Chapter Five presents an instructional framework for maker-centered learning that centers on three critical maker capacities that support a sensitivity to design, which in turn encourages a sense of maker empowerment: (1) looking closely, which involves the careful observation of objects and systems to notice their intricacies, nuances, and details; (2) exploring complexity, which involves investigating the interactions between the various parts and people associated with objects and systems; and (3) finding opportunity, which involves seeing the potential for building, tinkering, re/designing, or hacking objects and systems. Chapter Five also draws on our collaboration with a teacher–partner group called the Oakland Learning Community, who have not only helped us develop the various tools described before but also provided us with important pictures of practice that illustrate what our instructional framework looks like in action. Lastly, this chapter presents several cognitive strategies—thinking routines—aimed at cultivating the capacity to look closely, explore complexity, and find opportunity. We begin by describing how thinking routines are generally designed to act as devices that elicit dispositional behavior. We then introduce the four thinking routines we have specifically developed to support having a sensitivity to design to foster maker empowerment.
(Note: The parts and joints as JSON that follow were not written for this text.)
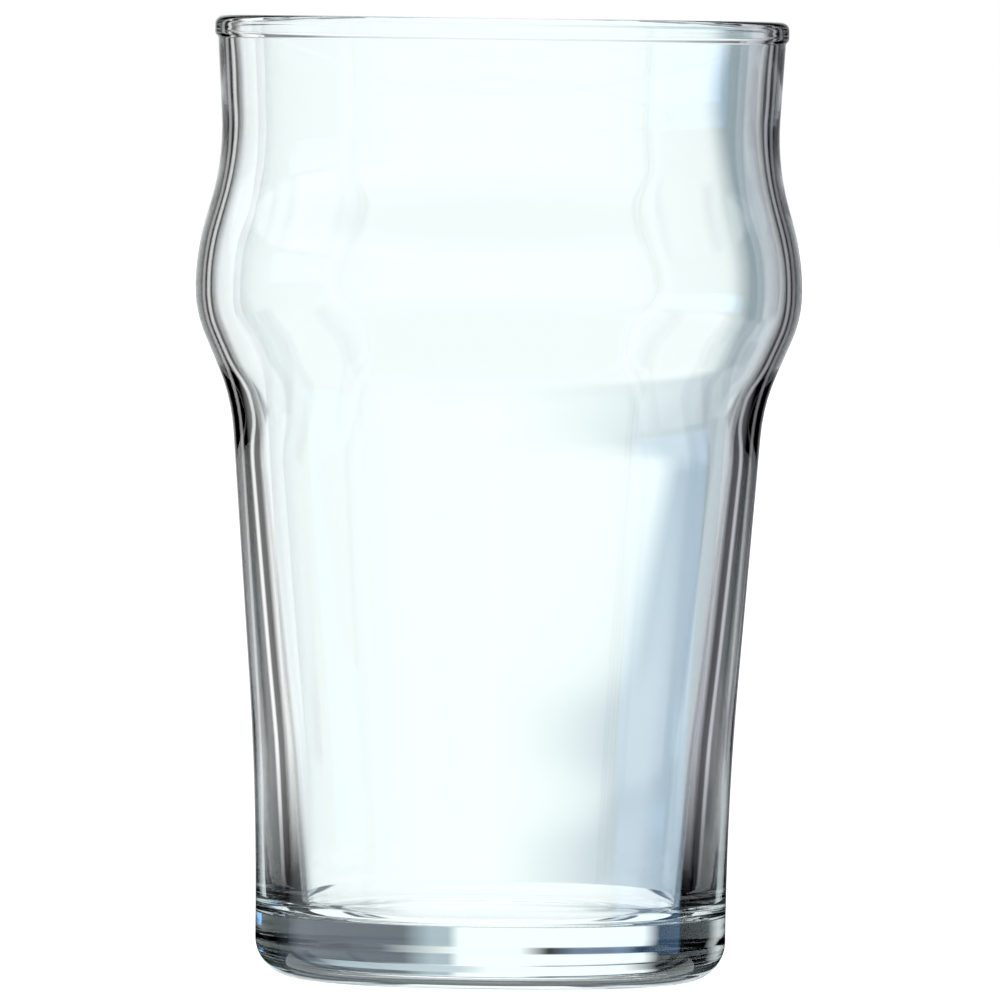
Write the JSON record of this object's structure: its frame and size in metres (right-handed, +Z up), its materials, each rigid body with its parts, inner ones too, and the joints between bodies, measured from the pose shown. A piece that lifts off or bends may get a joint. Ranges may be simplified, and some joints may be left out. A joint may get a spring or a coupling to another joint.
{
  "type": "pint glass",
  "caption": "Clear pint glass: tapered tumbler with a stacking bulge under a round rim and a thick heavy base.",
  "frame": {"origin": "centre of the flat ring that the glass rests on", "axes": "+Z up along the glass's axis, from the base to the rim; the body is round, so X and Y are alike"},
  "size_m": [0.0922, 0.0922, 0.146],
  "materials": {
    "clear_glass": "clear colourless soda-lime glass, fire polished, faint cool tint in the thick base"
  },
  "bodies": {
    "root": {"tumbler": "clear_glass"}
  },
  "joints": []
}
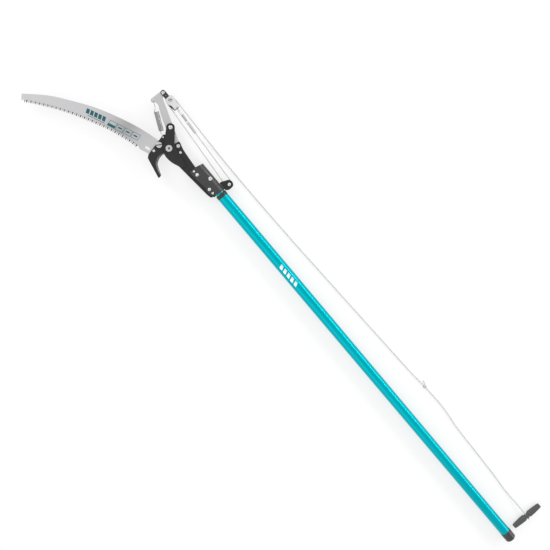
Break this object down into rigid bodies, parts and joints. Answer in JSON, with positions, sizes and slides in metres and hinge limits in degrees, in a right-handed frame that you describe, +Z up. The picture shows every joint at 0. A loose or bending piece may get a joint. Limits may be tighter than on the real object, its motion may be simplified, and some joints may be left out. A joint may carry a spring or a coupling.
{
  "type": "telescoping pole saw",
  "caption": "Telescoping pole saw lying flat: curved pruning saw and hooked bypass blade on a tube, worked by a spring-returned lever and rope tackle with a T-handle.",
  "frame": {"origin": "centre of the underside of the box round the tool as it lies flat on the ground, leaving out the pull rope", "axes": "+X along the pole from the head to the foot; +Y towards the pull rope; +Z up, square to the flat of the blades"},
  "size_m": [1.8206, 0.3588, 0.0381],
  "materials": {
    "teal_paint": "gloss",
    "black_steel": "satin black",
    "top_collar": "satin black",
    "dark_plastic": "matt",
    "nylon": "matt",
    "saw_steel": "satin",
    "lever_steel": "matt zinc plate",
    "bright_steel": "bright",
    "zinc": "zinc plate",
    "block_black": "satin black",
    "block_white": "gloss",
    "rope": "braided",
    "spring_steel": "drawn wire"
  },
  "bodies": {
    "pole": {"outer_tube": "teal_paint", "end_cap": "dark_plastic", "top_collar": "top_collar"},
    "lock": {"lock_collet": "nylon"},
    "head": {"inner_tube": "teal_paint", "lock_plug": "dark_plastic", "tube_bracket": "black_steel", "hook_plate": "black_steel", "saw_blade": "saw_steel", "saw_bolt": "bright_steel", "saw_nut": "zinc", "saw_rivet": "bright_steel", "pivot_bolt": "bright_steel", "pivot_nut": "zinc", "lever_rivet": "bright_steel", "plate_rivet": "bright_steel", "clamp_bolt_upper": "bright_steel", "clamp_bolt_lower": "bright_steel", "tube_bolt": "bright_steel", "leaf_rivet_upper": "bright_steel", "leaf_rivet_lower": "bright_steel", "sheave_ear": "black_steel", "lower_axle": "bright_steel"},
    "lever": {"lever_arm": "lever_steel", "clevis_pin": "bright_steel"},
    "blade": {"cutting_blade": "black_steel", "tail_rivet": "bright_steel"},
    "block": {"shackle": "block_black", "shackle_rivet": "bright_steel", "block_cheek_front": "block_white", "block_cheek_back": "block_white", "block_screw": "bright_steel", "becket_pin": "bright_steel", "rope_top_turn": "rope"},
    "top_sheave": {"top_sheave": "block_white"},
    "lower_sheave": {"lower_sheave": "block_white"},
    "spring": {"return_spring": "spring_steel"},
    "spring_hook": {"spring_hook": "spring_steel"},
    "tackle": {"tackle_rope": "rope", "rope_sleeve": "rope"},
    "haul": {"pull_rope": "rope"},
    "handle": {"pull_handle": "dark_plastic", "stop_knot": "rope"}
  },
  "joints": [
    {"name": "pole_extend", "type": "slide", "parent": "pole", "child": "lock", "axis": [-1, 0, 0], "range_m": [0, 1]},
    {"name": "pole_twist", "type": "hinge", "parent": "lock", "child": "head", "pos_m": [0.7615, 0.05223, 0.0156], "axis": [-1, 0, 0], "range_deg": [0, 90]},
    {"name": "lever_pull", "type": "hinge", "parent": "head", "child": "lever", "pos_m": [-0.5657, 0.04813, 0.0251], "axis": [0, 0, -1], "range_deg": [0, 80], "stiffness_Nm_per_rad": 1.5, "springref_deg": -14.32},
    {"name": "blade_cut", "type": "hinge", "parent": "head", "child": "blade", "pos_m": [-0.5761, 0.02593, 0.0317], "axis": [0, 0, -1], "range_deg": [0, 60]},
    {"name": "block_swivel", "type": "hinge", "parent": "lever", "child": "block", "pos_m": [-0.6906, 0.10583, 0.0266], "axis": [0, 0, 1], "range_deg": [0, 46.44]},
    {"name": "top_sheave_spin", "type": "hinge", "parent": "block", "child": "top_sheave", "pos_m": [-0.6662, 0.10783, 0.0266], "axis": [0, 0, 1], "continuous": true},
    {"name": "lower_sheave_spin", "type": "hinge", "parent": "head", "child": "lower_sheave", "pos_m": [-0.4065, 0.08523, 0.0165], "axis": [0, 0, 1], "continuous": true},
    {"name": "spring_swing", "type": "hinge", "parent": "head", "child": "spring", "pos_m": [-0.6073, 0.03273, 0.03], "axis": [0, 0, -1], "range_deg": [0, 81.3]},
    {"name": "spring_stretch", "type": "slide", "parent": "spring", "child": "spring_hook", "axis": [-0.8973, 0.4414, 0], "range_m": [0, 0.057], "deforming": ["return_spring", "spring_hook"]},
    {"name": "tackle_swing", "type": "hinge", "parent": "head", "child": "tackle", "pos_m": [-0.4065, 0.08523, 0.0165], "axis": [0, 0, -1], "range_deg": [0, 33.56], "deforming": ["tackle_rope", "rope_sleeve"]},
    {"name": "haul_hang", "type": "hinge", "parent": "block", "child": "haul", "pos_m": [-0.6662, 0.10783, 0.0266], "axis": [0, 0, 1], "range_deg": [0, 33.56], "deforming": ["pull_rope", "rope_top_turn"]},
    {"name": "handle_pull", "type": "slide", "parent": "haul", "child": "handle", "axis": [1, 0, 0], "range_m": [0, 0.256]}
  ],
  "couplings": [
    {"joint": "blade_cut", "follows": "lever_pull", "ratio": 0.75},
    {"joint": "block_swivel", "follows": "lever_pull", "ratio": 0.5805},
    {"joint": "spring_swing", "follows": "lever_pull", "ratio": 1.0163},
    {"joint": "spring_stretch", "follows": "lever_pull", "m_per_rad": 0.040823},
    {"joint": "tackle_swing", "follows": "lever_pull", "ratio": 0.4195},
    {"joint": "haul_hang", "follows": "lever_pull", "ratio": 0.4195},
    {"joint": "handle_pull", "follows": "lever_pull", "m_per_rad": 0.18335}
  ]
}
In our concluding chapter we review the main themes of this book and look ahead to the future. Although this final chapter presents a positive outlook, we also candidly address the hurdles that lie ahead for realizing a more maker-empowered world. Here we consider the very real barriers to participating in maker-centered learning experiences that exist for the majority of young people and the biases that exist throughout the burgeoning field of maker-centered learning. The concluding chapter also considers the ethical dimensions of making. Maker-centered learning is frequently framed in a positive light, but it is important to note that the act of making may also involve serious ethical considerations that need to be addressed head on.

Finally, we put forth some imagine if … ideas of our own—imagining what a world of maker-empowered young people might be like, and further considering how the world might be a different place if each of us went about our daily lives with a more heightened sensitivity to design. Ultimately we conclude on a high note, returning to the benefits of maker-centered learning and emphasizing the potential for all young people to shape their worlds through building, tinkering, re/designing, and hacking.

In many ways, when the Abundance Foundation first approached Project Zero with an interest in developing a research initiative around maker-centered learning, we were transported back to Project Zero's roots. Just as there was little, or zero, communicable knowledge known about the cognitive affordances of the arts when Project Zero was founded in 1967, so, too, was there little communicable knowledge about the cognitive affordances of maker-centered learning when the Abundance Foundation first approached us in 2012. Several years later, we are happy to offer a research-based view of the benefits and outcomes of maker-centered learning, along with a pedagogical framework for bringing some of these about. We hope that this book will serve as a resource for the many educators, parents, and policymakers who have committed themselves to the work of empowering young people to view and shape their worlds through maker-centered learning.

Although we believe there is still much left to learn, we are delighted to present this book, Maker-Centered Learning: Empowering Young People to Shape Their Worlds, as an initial synthesis of our work—and as a celebration of maker educators, tinkerers, designers, builders, hackers, and doers all over the world.